Written exercise: In the listing below, identify each line with the word "from" and return those lines.

>> begin Data

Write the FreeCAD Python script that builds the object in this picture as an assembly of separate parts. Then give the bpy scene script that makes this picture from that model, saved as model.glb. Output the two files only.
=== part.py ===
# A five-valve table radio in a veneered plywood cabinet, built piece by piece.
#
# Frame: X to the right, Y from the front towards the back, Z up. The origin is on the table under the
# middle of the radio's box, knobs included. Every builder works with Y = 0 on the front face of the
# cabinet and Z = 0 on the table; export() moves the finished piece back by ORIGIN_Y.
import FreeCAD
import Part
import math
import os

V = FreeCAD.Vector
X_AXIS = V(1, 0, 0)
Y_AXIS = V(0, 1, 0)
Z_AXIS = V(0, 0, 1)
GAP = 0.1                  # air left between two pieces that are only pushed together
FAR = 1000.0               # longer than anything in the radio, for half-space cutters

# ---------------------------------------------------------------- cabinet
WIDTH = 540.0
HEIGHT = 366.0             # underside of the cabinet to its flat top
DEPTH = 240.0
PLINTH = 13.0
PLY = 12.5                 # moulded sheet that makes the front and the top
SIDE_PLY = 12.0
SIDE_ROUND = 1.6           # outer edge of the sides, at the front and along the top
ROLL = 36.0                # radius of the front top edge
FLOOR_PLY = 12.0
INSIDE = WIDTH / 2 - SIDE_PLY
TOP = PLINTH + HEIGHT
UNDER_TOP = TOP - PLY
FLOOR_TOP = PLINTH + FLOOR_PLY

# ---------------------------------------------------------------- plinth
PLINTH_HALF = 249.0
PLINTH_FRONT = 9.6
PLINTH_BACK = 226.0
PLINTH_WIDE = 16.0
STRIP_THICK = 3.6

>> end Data

Answer to this exercise:
Write the FreeCAD Python script that builds the object in this picture as an assembly of separate parts. Then give the bpy scene script that makes this picture from that model, saved as model.glb. Output the two files only.
# Frame: X to the right, Y from the front towards the back, Z up. The origin is on the table under the